Combien, à ce moment-là, j’aurais aimé savoir assez l’italien pour engager une vraie conversation avec ce cafetier totophile !

Totò, photo de Guy Bourdin (1955)
Alde Manuce à Venise

À la Foire internationale du livre de Francfort, exposition instructive sur l’imprimeur-libraire Aldo Manuzio (ou Alde Manuce selon le vieil usage français, v. 1450-1515), dont le rôle fut considérable non seulement dans la diffusion de la culture humaniste à la Renaissance mais aussi dans la mise au point de l’objet livre tel que nous le connaissons aujourd’hui.

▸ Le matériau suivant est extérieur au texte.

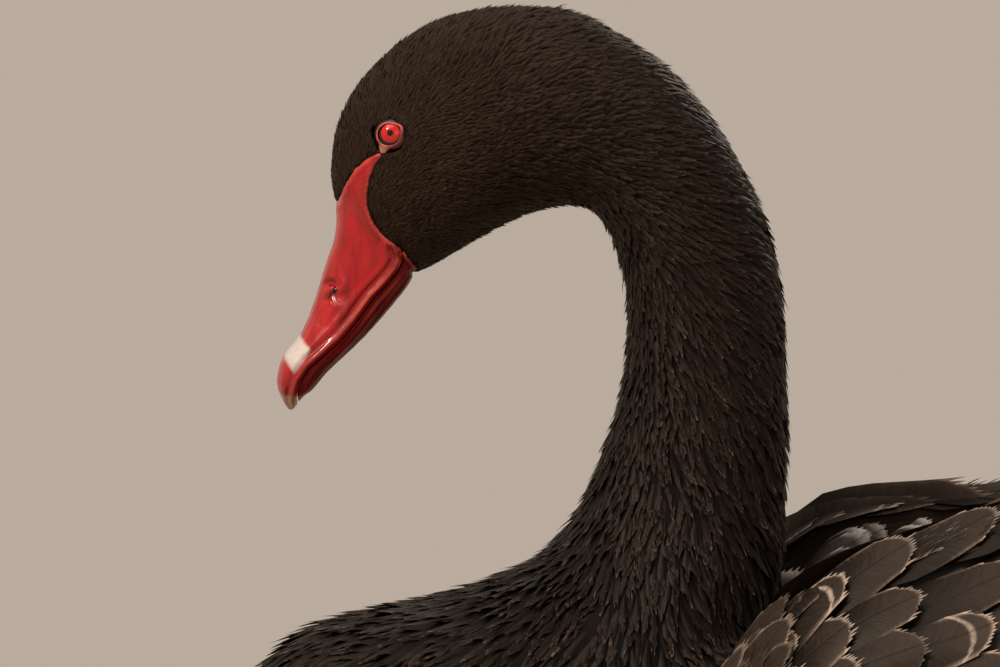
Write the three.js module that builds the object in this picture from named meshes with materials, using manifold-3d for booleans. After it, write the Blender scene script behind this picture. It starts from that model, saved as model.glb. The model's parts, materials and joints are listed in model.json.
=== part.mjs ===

On sait peu de choses de sa jeunesse et de sa formation, si ce n’est qu’il étudia le grec à Ferrare. Parmi ses condisciples figurait Pic de la Mirandole. En 1494, après un séjour de quelques années à Carpi, nous le retrouvons à Venise.
La Cité des Doges est alors la capitale européenne de l’édition. Plusieurs raisons y concourent : la présence d’importants capitaux provenant du commerce et pouvant être investis dans d’autres secteurs ; l’existence d’un marché intérieur encouragé par la proximité de l’université de Padoue et par le fait que les marchands, à la différence des seigneurs féodaux, doivent savoir lire, écrire et compter (c’est à Venise que paraît le premier manuel de comptabilité en partie double) ; l’existence de lignes commerciales facilitant l’exportation des livres ; la présence de nombreux étrangers capables de composer des textes dans leur langue : ainsi paraissent des livres en grec, en arménien, en cyrillique bosniaque, en croate ou en tchèque. À cela s’ajoute le fait que Venise est une ville libre, où tout peut être imprimé : les textes des réformés allemands aussi bien que les Sonnets luxurieux de l’Aretin. Les choses changeront au milieu du XVIe siècle, lorsque l’Église imposera l’Inquisition et l’Index des livres interdits.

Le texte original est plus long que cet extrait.